* **Task details**:
Restate the entire listing word for word.

►

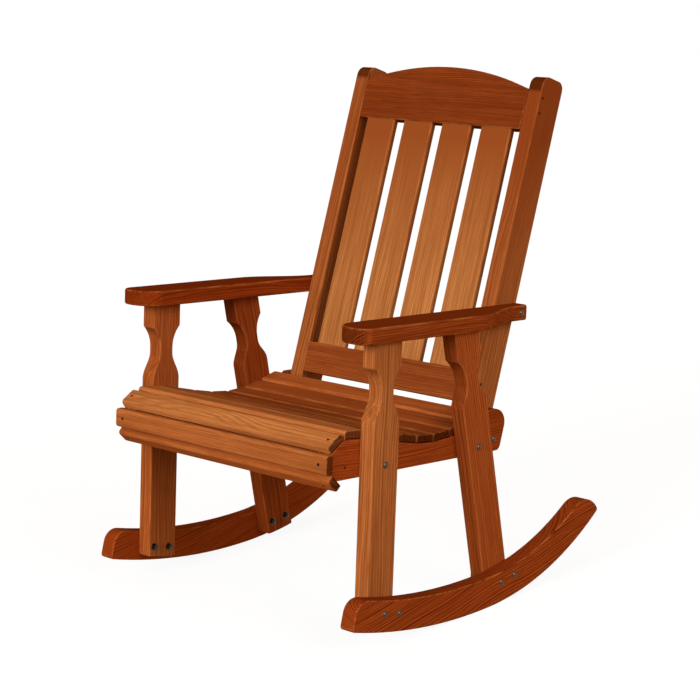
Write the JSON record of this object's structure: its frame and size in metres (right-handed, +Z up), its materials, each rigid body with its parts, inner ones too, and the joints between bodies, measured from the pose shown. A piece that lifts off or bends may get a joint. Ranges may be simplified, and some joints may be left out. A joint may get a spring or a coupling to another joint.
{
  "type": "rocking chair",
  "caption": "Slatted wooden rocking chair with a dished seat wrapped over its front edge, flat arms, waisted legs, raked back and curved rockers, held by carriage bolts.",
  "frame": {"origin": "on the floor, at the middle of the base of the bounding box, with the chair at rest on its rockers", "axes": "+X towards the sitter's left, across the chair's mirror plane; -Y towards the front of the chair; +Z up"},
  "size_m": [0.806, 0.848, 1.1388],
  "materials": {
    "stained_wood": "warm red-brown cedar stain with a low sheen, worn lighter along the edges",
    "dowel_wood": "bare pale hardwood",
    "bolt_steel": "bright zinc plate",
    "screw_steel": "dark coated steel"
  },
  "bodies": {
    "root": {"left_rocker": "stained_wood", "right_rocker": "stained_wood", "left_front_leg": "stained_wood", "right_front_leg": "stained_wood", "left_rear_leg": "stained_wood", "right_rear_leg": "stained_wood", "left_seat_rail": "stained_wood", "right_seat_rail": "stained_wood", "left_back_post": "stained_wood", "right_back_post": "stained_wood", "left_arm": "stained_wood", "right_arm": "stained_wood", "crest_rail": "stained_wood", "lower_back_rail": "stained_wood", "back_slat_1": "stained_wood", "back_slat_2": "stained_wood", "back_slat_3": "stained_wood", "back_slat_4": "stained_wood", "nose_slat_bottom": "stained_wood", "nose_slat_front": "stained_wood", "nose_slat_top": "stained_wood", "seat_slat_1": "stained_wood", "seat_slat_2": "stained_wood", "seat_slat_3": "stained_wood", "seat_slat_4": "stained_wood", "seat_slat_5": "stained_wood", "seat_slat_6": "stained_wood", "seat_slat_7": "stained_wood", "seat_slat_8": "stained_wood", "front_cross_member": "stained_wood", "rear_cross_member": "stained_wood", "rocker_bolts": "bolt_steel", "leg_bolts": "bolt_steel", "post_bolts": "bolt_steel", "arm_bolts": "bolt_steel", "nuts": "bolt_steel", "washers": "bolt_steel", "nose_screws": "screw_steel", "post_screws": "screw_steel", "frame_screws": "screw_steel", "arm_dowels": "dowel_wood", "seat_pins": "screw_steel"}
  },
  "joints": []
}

◄

* **The output**:
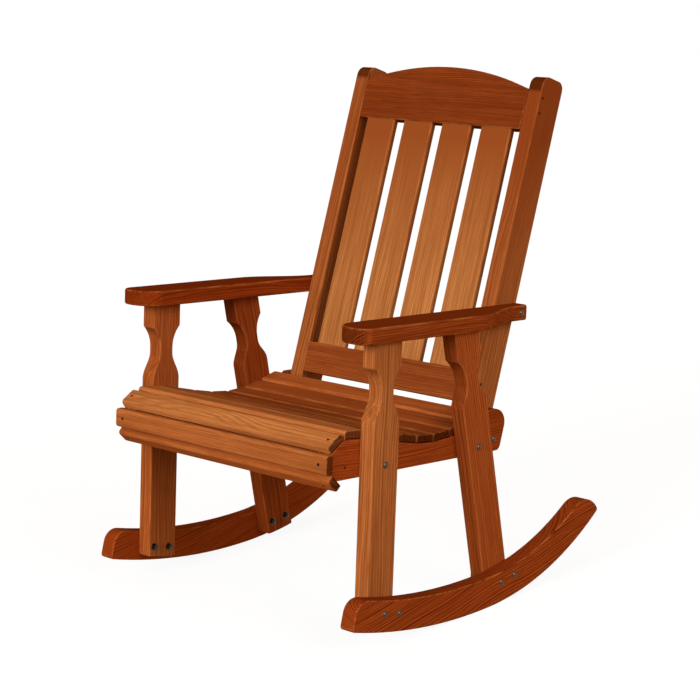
Write the JSON record of this object's structure: its frame and size in metres (right-handed, +Z up), its materials, each rigid body with its parts, inner ones too, and the joints between bodies, measured from the pose shown. A piece that lifts off or bends may get a joint. Ranges may be simplified, and some joints may be left out. A joint may get a spring or a coupling to another joint.
{
  "type": "rocking chair",
  "caption": "Slatted wooden rocking chair with a dished seat wrapped over its front edge, flat arms, waisted legs, raked back and curved rockers, held by carriage bolts.",
  "frame": {"origin": "on the floor, at the middle of the base of the bounding box, with the chair at rest on its rockers", "axes": "+X towards the sitter's left, across the chair's mirror plane; -Y towards the front of the chair; +Z up"},
  "size_m": [0.806, 0.848, 1.1388],
  "materials": {
    "stained_wood": "warm red-brown cedar stain with a low sheen, worn lighter along the edges",
    "dowel_wood": "bare pale hardwood",
    "bolt_steel": "bright zinc plate",
    "screw_steel": "dark coated steel"
  },
  "bodies": {
    "root": {"left_rocker": "stained_wood", "right_rocker": "stained_wood", "left_front_leg": "stained_wood", "right_front_leg": "stained_wood", "left_rear_leg": "stained_wood", "right_rear_leg": "stained_wood", "left_seat_rail": "stained_wood", "right_seat_rail": "stained_wood", "left_back_post": "stained_wood", "right_back_post": "stained_wood", "left_arm": "stained_wood", "right_arm": "stained_wood", "crest_rail": "stained_wood", "lower_back_rail": "stained_wood", "back_slat_1": "stained_wood", "back_slat_2": "stained_wood", "back_slat_3": "stained_wood", "back_slat_4": "stained_wood", "nose_slat_bottom": "stained_wood", "nose_slat_front": "stained_wood", "nose_slat_top": "stained_wood", "seat_slat_1": "stained_wood", "seat_slat_2": "stained_wood", "seat_slat_3": "stained_wood", "seat_slat_4": "stained_wood", "seat_slat_5": "stained_wood", "seat_slat_6": "stained_wood", "seat_slat_7": "stained_wood", "seat_slat_8": "stained_wood", "front_cross_member": "stained_wood", "rear_cross_member": "stained_wood", "rocker_bolts": "bolt_steel", "leg_bolts": "bolt_steel", "post_bolts": "bolt_steel", "arm_bolts": "bolt_steel", "nuts": "bolt_steel", "washers": "bolt_steel", "nose_screws": "screw_steel", "post_screws": "screw_steel", "frame_screws": "screw_steel", "arm_dowels": "dowel_wood", "seat_pins": "screw_steel"}
  },
  "joints": []
}